As the big Stabi arrived at the waypoint Mike suited up and disappeared into the depths. “Nothing in that spot,” he remarked as he re-surfaced some ten minutes later. But as Vic reached down to grab his catch bag its unusual weight suggested he may have been having us on.
As the catch bag was emptied on the deck the crayfish was out of the bag so to speak and a couple of nice crays were placed in the live bait aquarium for safe-keeping. The large split-lid live-bait tank brought a whole new meaning to the term “fresh seafood.” With plenty of air left in the tank we shot around to spot number two. This time Mike and Vic both made use of the big, stable cockpit to kit up and await the signal.
As the pinnacle came clearly into view on the Simrad NSS16 Evo2's impressive structure scan the lads dropped in and disappeared below. Once again we didn’t have long to wait until Mike surfaced with a smile and another couple of big reds in the catch bag. With the biggest beast estimated at 3kg there were plenty of smiles on board the big Stabi too. Happily we re-ignited the Hondas and headed off to yet another secret spot to compliment the menu with a scallop or two.
Another surreal location, another successful dive. As a group of kayakers paddled past the lads returned triumphant once again with a hearty haul of fresh scallops. It’s fair to say that I’ve never seen a live-bait tank look so attractive. With the diving well and truly ticked off we set off once again to see what the set-lines had in store.
Mike’s pot hauler made light work of retrieving the setlines amidst the mid-afternoon sea breeze while he casually worked the switch in his trusty gumboots. Fourty-odd spiny dogs wasn’t quite the reward we were looking for but one glance at the fully stocked live bait tank and our surrounds left little further to be desired.
As the big Stabi was safely put back on its trailer once more Hadley and I reluctantly waved our goodbyes. Mike‘s parting gift however was sure to make me popular with the family when I touched down back in Auckland. While the kids eagerly awaited the crayfish to come to the boil I reflected on what was a truly awesome adventure, in a spectacular part of the world, on board a fantastic boat with a great bunch of blokes. Once again pinching myself and counting down the days.
Pathways to success
Mike Fraser runs a logging business where safety and efficiency are paramount and his boat needed to match his business philosophy. This ultimately led him to the big, ballsy 2900 Supercab. His third successive Stabi is his largest and most enjoyable boat yet. “I wanted something that goes as good as it looks and this thing does” he says.
Like all successful people Mike’s leisure time is scarce and his carefully selected boat reflects that. When an opportunity arises he needs to be able to get out there and back in comfort and safety. When it comes to horsepower Mike’s motto is “bigger is better” so Stabicraft worked behind the scenes to increase the CPC hull rating to 500hp. His choice of twin 250hp Honda four-strokes on the back means the silver Supercab is capable of 50mph and gets there in exhilarating fashion - simply put – hang on when the power comes on.
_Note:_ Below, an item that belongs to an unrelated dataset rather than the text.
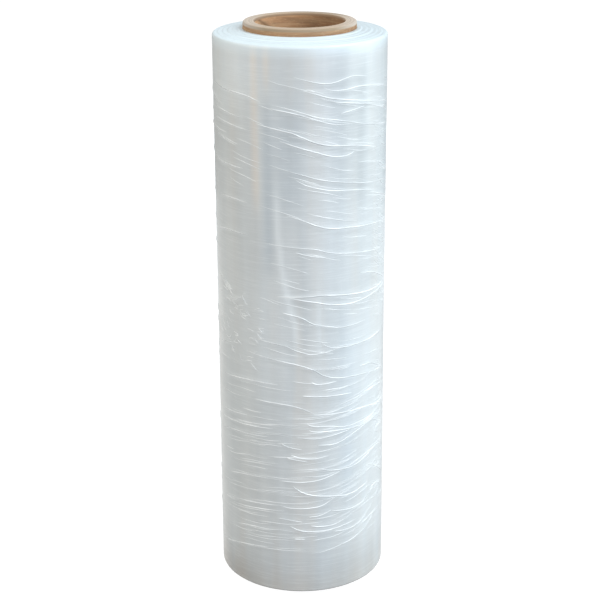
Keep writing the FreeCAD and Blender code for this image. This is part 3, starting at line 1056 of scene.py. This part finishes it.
def make_core():
    angles = np.linspace(0, 360, CORE_COLUMNS, endpoint=False)
    rings, rim, seam = [], [], []
    for radius, up, place in core_profile():
        radii = np.full(CORE_COLUMNS, radius)
        if place == "bore":
            radii = radii + seam_relief(angles, up)
        rings.append(ring(radii, up, angles))
        rim.append(np.full(CORE_COLUMNS, 1.0 if place == "rim" else 0.0))
        seam.append(seam_line(angles, up) * (1.0 if place == "bore" else 0.0))
    piece = skin_from_rings("paperboard_core", np.array(rings))
    write_values(piece, "rim", rim)
    write_values(piece, "seam", seam)
    return piece


paperboard_core = make_core()
print("core:", triangles(paperboard_core), "triangles")

# %% [markdown]
# The film's finish
#
# One layer is clear, but hundreds of them scatter light back like milk, so the roll looks pale
# grey-blue with a gloss on top. The values written on the points say where it is milkier, warmer
# or bluer, and they also carry painted light, shade and reflections. Fine noise drawn out round the
# roll adds threads too thin for the mesh, whiter partly as folded film is and partly as a painted
# glint. The cut edges scatter most of all, which makes the end faces nearly white.

# %% Film finish
FILM_COLOUR = (0.60, 0.645, 0.665, 1.0)
FILM_BLUE = (0.54, 0.615, 0.67, 1.0)
FILM_WARM = (0.67, 0.645, 0.60, 1.0)
FILM_EDGE_COLOUR = (0.77, 0.90, 0.97, 1.0)
# Creases and threads are whiter partly as folded film is and partly as a painted glint.
CREASE_WHITE_AND_GLINT = (0.90, 0.95, 0.97, 1.0)
MILKY_REACH = 0.2
EDGE_MILKY_AND_LIGHT_REACH = 0.12
# How the grain of each noise is drawn out: along x, y and z, where a small number makes it long.
BAND_GRAIN = (46, 46, 3.2)
SHADE_GRAIN = (70, 70, 5)
CLOUD_GRAIN = (20, 20, 60)
THREAD_GRAIN = (9, 9, 330)
FINE_GRAIN = (14, 14, 420)
FINEST_GRAIN = (40, 40, 1500)
CREASE_CLOUD_GRAIN = (30, 30, 120)


def attribute_value(tree, name):
    return add_node(tree, "ShaderNodeAttribute", {"attribute_name": name}).outputs["Fac"]


def film_bump(tree, place, strength):
    """Fine ripples that run round the roll, finer than the mesh."""
    fine = stretched_noise(tree, place, FINE_GRAIN, 3.0, 0.6)
    finest = stretched_noise(tree, place, FINEST_GRAIN, 2.0, 0.5)
    both = calculate(tree, "MULTIPLY_ADD", finest, 0.35, fine)
    inputs = {"Height": both, "Strength": strength, "Distance": 0.6 * MM}
    return add_node(tree, "ShaderNodeBump", None, inputs).outputs[0]


def make_film_finish():
    material, tree, output = new_material("stretch_film")
    place = add_node(tree, "ShaderNodeTexCoord").outputs["Object"]
    bands = stretched_noise(tree, place, BAND_GRAIN, 2.0, 0.55)
    cloud = stretched_noise(tree, place, CLOUD_GRAIN, 3.0, 0.6)
    drift = spread_out(tree, bands, 0.3, 0.7, -0.3, 0.3)
    hue = calculate(tree, "ADD", attribute_value(tree, "warm"), drift)
    bluer = calculate(tree, "MULTIPLY", hue, -1.0, clamp=True)
    warmer = calculate(tree, "MULTIPLY", hue, 1.0, clamp=True)
    colour = blend_colours(tree, bluer, FILM_COLOUR, FILM_BLUE)
    colour = blend_colours(tree, warmer, colour, FILM_WARM)
    shade = stretched_noise(tree, place, SHADE_GRAIN, 2.0, 0.5)
    air_and_painted_light = attribute_value(tree, "milky_and_painted_light")
    milky_and_painted_light = calculate(tree, "ADD", air_and_painted_light, spread_out(tree, shade, 0.3, 0.7, -0.2, 0.2))
    level = calculate(tree, "MULTIPLY_ADD", milky_and_painted_light, MILKY_REACH, 1.0)
    colour = scaled_colour(tree, colour, level)
    threads = stretched_noise(tree, place, THREAD_GRAIN, 4.0, 0.62)
    crest = calculate(tree, "ABSOLUTE", calculate(tree, "SUBTRACT", threads, 0.5))
    line = spread_out(tree, crest, 0.0, 0.03, 0.32, 0.0)
    # Thin white threads: partly whiter folded film and partly a painted glint.
    colour = blend_colours(tree, calculate(tree, "MULTIPLY", line, cloud), colour, CREASE_WHITE_AND_GLINT)
    # The end faces take the streaks too, and with them their painted light and shade.
    edge_level = calculate(tree, "MULTIPLY_ADD", air_and_painted_light, EDGE_MILKY_AND_LIGHT_REACH, 1.0)
    edge = scaled_colour(tree, FILM_EDGE_COLOUR[:3], edge_level)
    # The cut edges' own white, and the painted glow that the side takes below its top edge.
    colour = blend_colours(tree, attribute_value(tree, "edge_on_and_glow"), colour, edge)
    inputs = {
        "Base Color": colour,
        "Roughness": spread_out(tree, cloud, 0.3, 0.7, 0.28, 0.40),
        "IOR": 1.46,
        "Coat Weight": 0.15,
        "Coat Roughness": 0.14,
        "Normal": film_bump(tree, place, 0.22),
    }
    link_surface(tree, output, inputs)
    return material


def make_crease_finish():
    material, tree, output = new_material("film_crease")
    place = add_node(tree, "ShaderNodeTexCoord").outputs["Object"]
    cloud = stretched_noise(tree, place, CREASE_CLOUD_GRAIN, 2.0, 0.5)
    # The crease is whiter in patches: partly folded film and partly a painted glint.
    colour = blend_colours(tree, spread_out(tree, cloud, 0.35, 0.65), FILM_COLOUR, CREASE_WHITE_AND_GLINT)
    inputs = {
        "Base Color": colour,
        "Roughness": 0.22,
        "IOR": 1.48,
        "Coat Weight": 0.6,
        "Coat Roughness": 0.08,
        "Normal": film_bump(tree, place, 0.1),
    }
    link_surface(tree, output, inputs)
    return material


film_finish = make_film_finish()
crease_finish = make_crease_finish()
film_body.data.materials.append(film_finish)
film_creases.data.materials.append(crease_finish)
film_threads.data.materials.append(crease_finish)
print("film finish ready")

# %% [markdown]
# The paperboard's finish
#
# Brown paper is never one brown: fibres lie in it along the strip, patches are redder or greyer,
# and the seam shows as a dark line. The cut rim is paler and greyer than the wall, with the plies
# in it as rings, and the bore darkens from the lit left side to the right.

# %% Paperboard finish
PAPER_BROWN = (0.404, 0.232, 0.125, 1.0)
PAPER_DARK = (0.270, 0.168, 0.096, 1.0)
PAPER_PALE = (0.520, 0.370, 0.225, 1.0)
BORE_LIT, BORE_SHADED = 1.75, 0.95
RIM_PALE = (0.660, 0.540, 0.415, 1.0)
RIM_DARK = (0.430, 0.335, 0.240, 1.0)
RIM_PAINTED_LIGHT = (0.660, 0.610, 0.570, 1.0)
RIM_PAINTED_SHADE = (0.320, 0.250, 0.185, 1.0)
RIM_SIDE = (0.330, 0.255, 0.175, 1.0)
SEAM_DARK = (0.170, 0.100, 0.056, 1.0)
RIM_LIGHT_SHARE, RIM_SHADE_SHARE = 0.55, 0.6
PLY_FINENESS = 620.0
BLOTCH_GRAIN = (32, 32, 150)
STREAK_GRAIN = (26, 26, 330)
FIBRE_GRAIN = (260, 260, 950)
DIMPLE_GRAIN = (110, 110, 190)


def distance_from_axis(tree, place):
    axis = add_node(tree, "ShaderNodeSeparateXYZ", None, {0: place})
    across = calculate(tree, "POWER", axis.outputs[0], 2.0)
    along = calculate(tree, "POWER", axis.outputs[1], 2.0)
    return calculate(tree, "SQRT", calculate(tree, "ADD", across, along))


def wall_colour(tree, place, fibres):
    """Brown paper: blotches, streaks round the tube and pale fibres."""
    blotches = stretched_noise(tree, place, BLOTCH_GRAIN, 4.0, 0.62)
    streaks = stretched_noise(tree, place, STREAK_GRAIN, 3.0, 0.6)
    colour = blend_colours(tree, spread_out(tree, blotches, 0.32, 0.68), PAPER_DARK, PAPER_BROWN)
    colour = blend_colours(tree, spread_out(tree, streaks, 0.48, 0.7, 0.0, 0.6), colour, PAPER_PALE)
    colour = blend_colours(tree, spread_out(tree, streaks, 0.3, 0.44, 0.4, 0.0), colour, SEAM_DARK)
    return blend_colours(tree, spread_out(tree, fibres, 0.52, 0.72, 0.0, 0.5), colour, PAPER_PALE)


def rim_colour(tree, place, radius, fibres):
    """The cut rim: fine rings, painted light at its left and right ends, painted shade on the far side
    and brown rounds.
    """
    inputs = {"W": radius, "Scale": PLY_FINENESS, "Detail": 3.0, "Roughness": 0.7}
    plies = add_node(tree, "ShaderNodeTexNoise", {"noise_dimensions": "1D"}, inputs).outputs[0]
    colour = blend_colours(tree, spread_out(tree, plies, 0.40, 0.60), RIM_DARK, RIM_PALE)
    colour = blend_colours(tree, spread_out(tree, fibres, 0.5, 0.75, 0.0, 0.35), colour, RIM_PALE)
    axis = add_node(tree, "ShaderNodeSeparateXYZ", None, {0: place})
    outer = spread_out(tree, radius, CORE_OUTER - 1.4 * MM, CORE_OUTER - 0.4 * MM, 0.0, 1.0)
    colour = blend_colours(tree, outer, colour, RIM_SIDE)
    # Painted light: the rim's left and right ends are painted paler, where the side lamps light them.
    sideways = calculate(tree, "ABSOLUTE", axis.outputs[0])
    rim_light = spread_out(tree, sideways, 0.6 * CORE_OUTER, 0.98 * CORE_OUTER, 0.0, RIM_LIGHT_SHARE)
    colour = blend_colours(tree, rim_light, colour, RIM_PAINTED_LIGHT)
    # Painted shade: the far side of the rim is painted darker.
    far = calculate(tree, "MULTIPLY_ADD", axis.outputs[0], 0.5, axis.outputs[1])
    rim_shade = spread_out(tree, far, 0.7 * CORE_OUTER, 0.95 * CORE_OUTER, 0.0, RIM_SHADE_SHARE)
    colour = blend_colours(tree, rim_shade, colour, RIM_PAINTED_SHADE)
    inner = spread_out(tree, radius, CORE_INNER + 0.3 * MM, CORE_INNER + 1.3 * MM, 0.7, 0.0)
    return blend_colours(tree, inner, colour, PAPER_DARK)


def make_paper_finish():
    material, tree, output = new_material("paperboard")
    place = add_node(tree, "ShaderNodeTexCoord").outputs["Object"]
    fibres = stretched_noise(tree, place, FIBRE_GRAIN, 3.0, 0.65)
    radius = distance_from_axis(tree, place)
    wall = wall_colour(tree, place, fibres)
    across = add_node(tree, "ShaderNodeSeparateXYZ", None, {0: place}).outputs[0]
    shade = spread_out(tree, across, -0.95 * CORE_INNER, 0.65 * CORE_INNER, BORE_LIT, BORE_SHADED)
    bore_wall = scaled_colour(tree, wall, shade)
    bore_wall = blend_colours(tree, attribute_value(tree, "seam"), bore_wall, SEAM_DARK)
    in_bore = spread_out(tree, radius, CORE_INNER + 2 * MM, CORE_INNER + 3 * MM, 1.0, 0.0)
    wall = blend_colours(tree, in_bore, wall, bore_wall)
    rim = rim_colour(tree, place, radius, fibres)
    colour = blend_colours(tree, attribute_value(tree, "rim"), wall, rim)
    dimples = stretched_noise(tree, place, DIMPLE_GRAIN, 3.0, 0.6)
    grain = calculate(tree, "MULTIPLY_ADD", dimples, 0.6, fibres)
    values = {"Height": grain, "Strength": 0.4, "Distance": 0.4 * MM}
    bump = add_node(tree, "ShaderNodeBump", None, values)
    inputs = {"Base Color": colour, "Roughness": 0.82, "Normal": bump.outputs[0], "IOR": 1.4}
    link_surface(tree, output, inputs)
    return material


paperboard_core.data.materials.append(make_paper_finish())
print("paperboard finish ready")

# %% [markdown]
# Replace and ride
#
# Each piece hides the part of the construction that it stands for. Nothing moves on a roll, so
# all pieces ride on the same body.

# %% Ride and replace
for piece in (film_body, film_creases, film_threads):
    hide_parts("film")
    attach(piece, "root")
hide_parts("core")
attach(paperboard_core, "root")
Being a mad-keen diver he customised the boat for diving and day trips opting for twin engines for piece-of-mind when diving remote locations, which includes the likes of D’Urville Island. Mike’s personal touches include dive tank storage beneath the rear cabin seat, twin angled boarding ladders and dual transom walkthroughs for easy-diving experiences.
To keep the tow-weight in check with the added horses the boat sits on a custom alloy trailer. Mike’s done away with a fridge and kitchen unit instead opting for rear cabin seating where an infill creates seating for six inside the big lockable hardtop. A large underfloor bin, complimentary catch draw and XL live bait tank are on hand to keep the catch and wet dive gear well looked after as well.
When you’re 6’3” headroom’s important so local dealership Bay’s Boating worked closely with Stabicraft to lengthen the dash by 200mm, giving Mike the head space he needed along with the dash space to incorporate all the electronics.
Despite the design changes the boat performs exceptionally well and Mike’s more than happy. Consequently he doesn’t have a bad word to say about the blokes at Bay’s Boating either.
In spite of the 2900 Supercab’s size Mike regularly launches and retrieves it short-handed. “It’s the easiest boat I’ve ever had,” he enthuses. He often beach launches at Kaiteriteri beach where the front boarding ladder, reserve buoyancy and waterline length also prove invaluable. “It just makes boating a really enjoyable experience.”
With the newly incorporated arrow pontoons and game chaser transom’s ride enhancing attributes Mike’s also enjoying his time on the water. “It gives us the ability to go offshore with a nice comfortable ride while feeling safe and secure,” he adds.